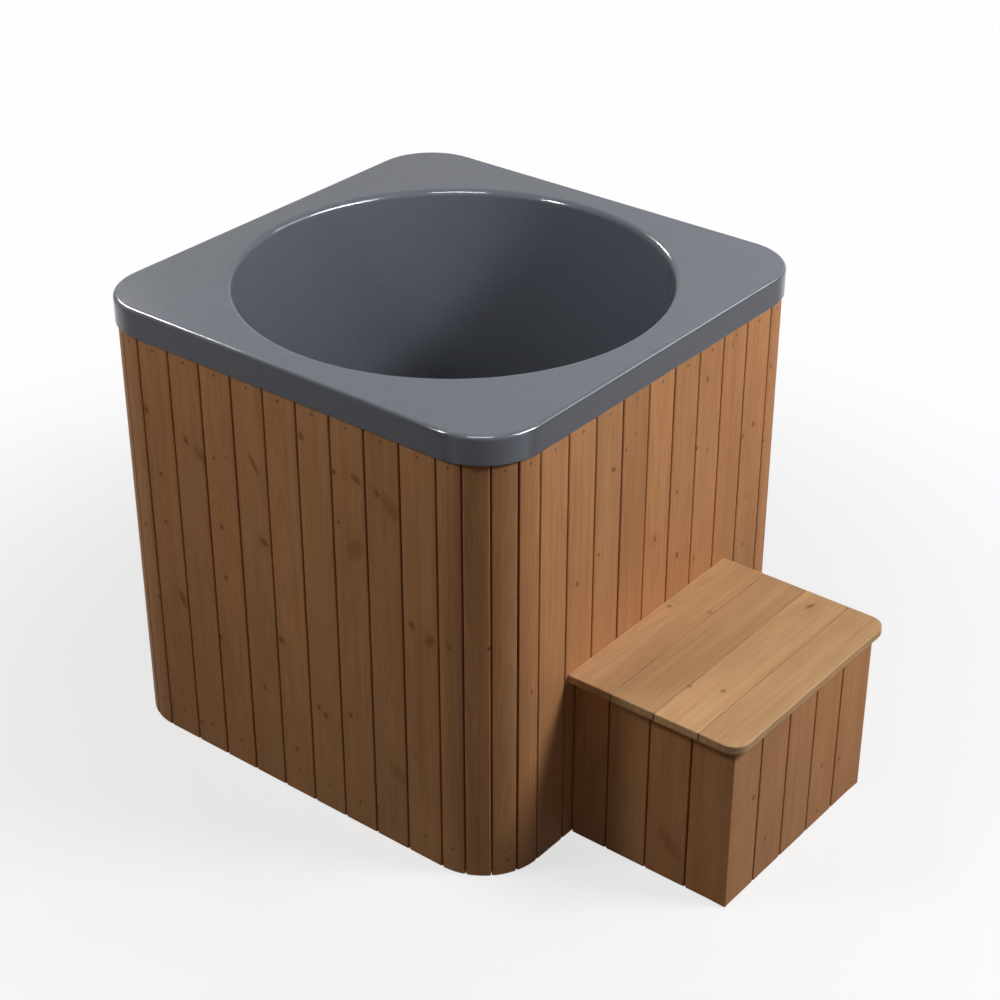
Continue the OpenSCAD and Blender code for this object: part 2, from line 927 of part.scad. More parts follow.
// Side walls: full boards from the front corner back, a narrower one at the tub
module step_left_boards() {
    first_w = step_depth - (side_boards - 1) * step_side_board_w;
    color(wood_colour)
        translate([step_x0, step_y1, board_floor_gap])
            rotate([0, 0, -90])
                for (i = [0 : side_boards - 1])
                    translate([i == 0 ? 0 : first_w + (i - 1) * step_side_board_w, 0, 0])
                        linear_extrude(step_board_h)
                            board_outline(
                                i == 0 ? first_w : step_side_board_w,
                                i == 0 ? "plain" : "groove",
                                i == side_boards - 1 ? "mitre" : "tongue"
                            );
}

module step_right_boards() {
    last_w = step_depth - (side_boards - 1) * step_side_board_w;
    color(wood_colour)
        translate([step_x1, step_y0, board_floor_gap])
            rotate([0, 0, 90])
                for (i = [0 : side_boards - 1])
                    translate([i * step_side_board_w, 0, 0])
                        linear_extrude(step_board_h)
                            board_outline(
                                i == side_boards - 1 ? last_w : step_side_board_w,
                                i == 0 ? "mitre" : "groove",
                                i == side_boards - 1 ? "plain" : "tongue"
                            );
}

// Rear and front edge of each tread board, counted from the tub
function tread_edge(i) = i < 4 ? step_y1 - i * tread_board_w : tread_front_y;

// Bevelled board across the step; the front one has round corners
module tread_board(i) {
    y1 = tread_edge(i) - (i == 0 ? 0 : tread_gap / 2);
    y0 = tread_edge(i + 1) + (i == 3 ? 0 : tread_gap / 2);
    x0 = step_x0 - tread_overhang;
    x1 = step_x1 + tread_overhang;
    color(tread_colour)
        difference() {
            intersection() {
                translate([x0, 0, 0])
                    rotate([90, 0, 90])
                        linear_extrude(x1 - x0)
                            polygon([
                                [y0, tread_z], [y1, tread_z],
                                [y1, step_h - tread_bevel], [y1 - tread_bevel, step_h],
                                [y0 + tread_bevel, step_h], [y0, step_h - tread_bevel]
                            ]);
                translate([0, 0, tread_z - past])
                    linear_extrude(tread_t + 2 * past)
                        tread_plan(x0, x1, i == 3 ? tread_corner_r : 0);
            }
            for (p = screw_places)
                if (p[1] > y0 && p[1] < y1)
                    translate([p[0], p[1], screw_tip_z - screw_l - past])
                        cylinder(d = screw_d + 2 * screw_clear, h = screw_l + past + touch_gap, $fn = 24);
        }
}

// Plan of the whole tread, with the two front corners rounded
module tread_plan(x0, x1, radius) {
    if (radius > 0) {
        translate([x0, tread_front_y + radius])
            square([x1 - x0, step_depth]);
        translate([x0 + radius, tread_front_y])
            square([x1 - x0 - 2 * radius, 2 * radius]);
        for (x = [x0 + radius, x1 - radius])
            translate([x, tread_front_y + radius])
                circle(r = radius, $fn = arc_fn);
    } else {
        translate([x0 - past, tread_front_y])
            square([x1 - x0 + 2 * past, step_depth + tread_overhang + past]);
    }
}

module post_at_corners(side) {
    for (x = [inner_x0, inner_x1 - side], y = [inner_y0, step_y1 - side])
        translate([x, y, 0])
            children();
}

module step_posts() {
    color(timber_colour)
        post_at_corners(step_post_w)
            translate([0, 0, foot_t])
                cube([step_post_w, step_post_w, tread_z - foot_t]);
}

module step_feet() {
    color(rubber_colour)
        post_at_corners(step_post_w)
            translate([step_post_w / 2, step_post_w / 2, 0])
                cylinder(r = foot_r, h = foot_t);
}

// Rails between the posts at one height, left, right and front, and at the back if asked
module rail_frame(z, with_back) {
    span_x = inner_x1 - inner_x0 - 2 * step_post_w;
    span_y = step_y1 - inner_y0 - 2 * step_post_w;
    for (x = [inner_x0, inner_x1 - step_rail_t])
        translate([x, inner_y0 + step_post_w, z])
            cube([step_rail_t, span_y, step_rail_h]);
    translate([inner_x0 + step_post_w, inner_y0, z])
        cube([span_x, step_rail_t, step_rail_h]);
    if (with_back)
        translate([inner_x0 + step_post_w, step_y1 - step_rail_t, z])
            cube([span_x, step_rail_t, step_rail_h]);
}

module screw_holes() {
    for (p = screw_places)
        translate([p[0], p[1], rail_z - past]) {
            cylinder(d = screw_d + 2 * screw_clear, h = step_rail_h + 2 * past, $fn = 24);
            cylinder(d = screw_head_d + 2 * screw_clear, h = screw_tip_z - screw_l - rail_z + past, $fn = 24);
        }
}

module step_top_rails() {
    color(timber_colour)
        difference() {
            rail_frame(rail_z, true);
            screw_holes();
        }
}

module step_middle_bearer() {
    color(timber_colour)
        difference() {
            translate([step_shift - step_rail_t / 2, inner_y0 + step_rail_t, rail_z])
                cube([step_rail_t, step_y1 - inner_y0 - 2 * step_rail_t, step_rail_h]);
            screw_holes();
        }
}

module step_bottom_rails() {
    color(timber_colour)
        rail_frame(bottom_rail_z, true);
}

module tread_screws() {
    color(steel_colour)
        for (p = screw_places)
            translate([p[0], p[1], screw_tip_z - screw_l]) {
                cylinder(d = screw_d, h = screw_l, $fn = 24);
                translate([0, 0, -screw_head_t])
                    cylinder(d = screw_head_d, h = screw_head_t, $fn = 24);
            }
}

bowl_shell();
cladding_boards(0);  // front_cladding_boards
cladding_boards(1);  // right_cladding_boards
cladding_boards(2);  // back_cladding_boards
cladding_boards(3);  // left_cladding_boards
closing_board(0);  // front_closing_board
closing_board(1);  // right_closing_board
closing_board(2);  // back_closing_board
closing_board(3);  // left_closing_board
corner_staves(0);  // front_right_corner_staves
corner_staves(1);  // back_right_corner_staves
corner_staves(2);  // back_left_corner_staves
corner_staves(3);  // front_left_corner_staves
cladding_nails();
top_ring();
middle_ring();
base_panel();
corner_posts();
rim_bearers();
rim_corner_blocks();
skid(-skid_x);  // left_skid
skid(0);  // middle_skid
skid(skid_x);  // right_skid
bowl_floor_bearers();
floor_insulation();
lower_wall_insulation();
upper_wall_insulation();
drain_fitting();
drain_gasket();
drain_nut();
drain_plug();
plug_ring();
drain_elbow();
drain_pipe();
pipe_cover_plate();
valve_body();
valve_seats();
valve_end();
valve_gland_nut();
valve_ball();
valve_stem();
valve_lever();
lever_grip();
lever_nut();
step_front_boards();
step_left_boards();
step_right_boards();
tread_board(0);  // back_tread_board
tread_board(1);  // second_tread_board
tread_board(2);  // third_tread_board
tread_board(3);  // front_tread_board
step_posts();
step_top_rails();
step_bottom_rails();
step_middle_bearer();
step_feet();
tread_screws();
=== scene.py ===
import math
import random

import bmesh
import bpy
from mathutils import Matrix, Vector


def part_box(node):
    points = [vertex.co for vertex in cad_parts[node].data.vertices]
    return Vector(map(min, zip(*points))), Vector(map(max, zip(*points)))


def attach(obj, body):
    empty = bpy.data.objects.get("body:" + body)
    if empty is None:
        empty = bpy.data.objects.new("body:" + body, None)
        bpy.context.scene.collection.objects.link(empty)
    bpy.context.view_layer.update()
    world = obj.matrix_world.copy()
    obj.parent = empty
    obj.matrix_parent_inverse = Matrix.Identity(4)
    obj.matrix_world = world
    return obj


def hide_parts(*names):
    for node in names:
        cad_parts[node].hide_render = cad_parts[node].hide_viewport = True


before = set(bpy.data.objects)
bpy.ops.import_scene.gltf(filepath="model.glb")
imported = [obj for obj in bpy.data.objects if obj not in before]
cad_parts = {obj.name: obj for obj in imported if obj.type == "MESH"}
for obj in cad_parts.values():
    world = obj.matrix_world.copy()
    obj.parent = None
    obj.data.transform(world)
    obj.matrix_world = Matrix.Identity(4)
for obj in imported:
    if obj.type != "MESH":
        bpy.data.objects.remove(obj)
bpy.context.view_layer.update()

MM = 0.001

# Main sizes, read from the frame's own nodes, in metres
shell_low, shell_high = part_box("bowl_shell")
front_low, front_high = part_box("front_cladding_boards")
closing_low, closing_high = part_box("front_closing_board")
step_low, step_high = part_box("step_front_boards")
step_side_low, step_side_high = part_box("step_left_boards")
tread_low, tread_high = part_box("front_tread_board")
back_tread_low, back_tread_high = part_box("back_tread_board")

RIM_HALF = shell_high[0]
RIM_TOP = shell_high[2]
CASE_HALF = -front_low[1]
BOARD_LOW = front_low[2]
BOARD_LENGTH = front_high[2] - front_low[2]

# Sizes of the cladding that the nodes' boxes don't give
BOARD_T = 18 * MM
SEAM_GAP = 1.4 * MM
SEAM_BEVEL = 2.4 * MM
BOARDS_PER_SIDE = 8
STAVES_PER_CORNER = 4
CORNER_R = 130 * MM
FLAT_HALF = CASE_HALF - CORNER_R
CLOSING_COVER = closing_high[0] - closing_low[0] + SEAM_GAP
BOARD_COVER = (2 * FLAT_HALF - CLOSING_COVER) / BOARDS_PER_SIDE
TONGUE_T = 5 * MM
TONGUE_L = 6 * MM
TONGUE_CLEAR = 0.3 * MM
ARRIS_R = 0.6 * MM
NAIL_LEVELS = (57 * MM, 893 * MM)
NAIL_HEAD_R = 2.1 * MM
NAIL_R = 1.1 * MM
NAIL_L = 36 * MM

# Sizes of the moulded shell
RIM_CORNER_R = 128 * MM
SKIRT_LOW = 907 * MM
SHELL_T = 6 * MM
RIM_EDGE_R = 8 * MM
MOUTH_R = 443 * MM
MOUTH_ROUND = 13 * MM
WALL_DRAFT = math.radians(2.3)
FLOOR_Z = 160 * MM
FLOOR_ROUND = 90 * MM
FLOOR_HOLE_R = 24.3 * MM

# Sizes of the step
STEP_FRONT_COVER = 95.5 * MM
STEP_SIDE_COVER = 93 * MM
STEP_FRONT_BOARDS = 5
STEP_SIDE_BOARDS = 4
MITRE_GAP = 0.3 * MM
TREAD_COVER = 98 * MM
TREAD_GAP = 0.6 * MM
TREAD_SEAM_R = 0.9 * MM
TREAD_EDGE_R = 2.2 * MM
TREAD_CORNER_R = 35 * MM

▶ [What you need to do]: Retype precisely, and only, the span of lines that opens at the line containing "lever_nut();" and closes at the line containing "zip(*points))), Vector(map(max, zip(*points)))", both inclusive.

▶ [Exercise result]:
lever_nut();
step_front_boards();
step_left_boards();
step_right_boards();
tread_board(0);  // back_tread_board
tread_board(1);  // second_tread_board
tread_board(2);  // third_tread_board
tread_board(3);  // front_tread_board
step_posts();
step_top_rails();
step_bottom_rails();
step_middle_bearer();
step_feet();
tread_screws();
=== scene.py ===
import math
import random

import bmesh
import bpy
from mathutils import Matrix, Vector


def part_box(node):
    points = [vertex.co for vertex in cad_parts[node].data.vertices]
    return Vector(map(min, zip(*points))), Vector(map(max, zip(*points)))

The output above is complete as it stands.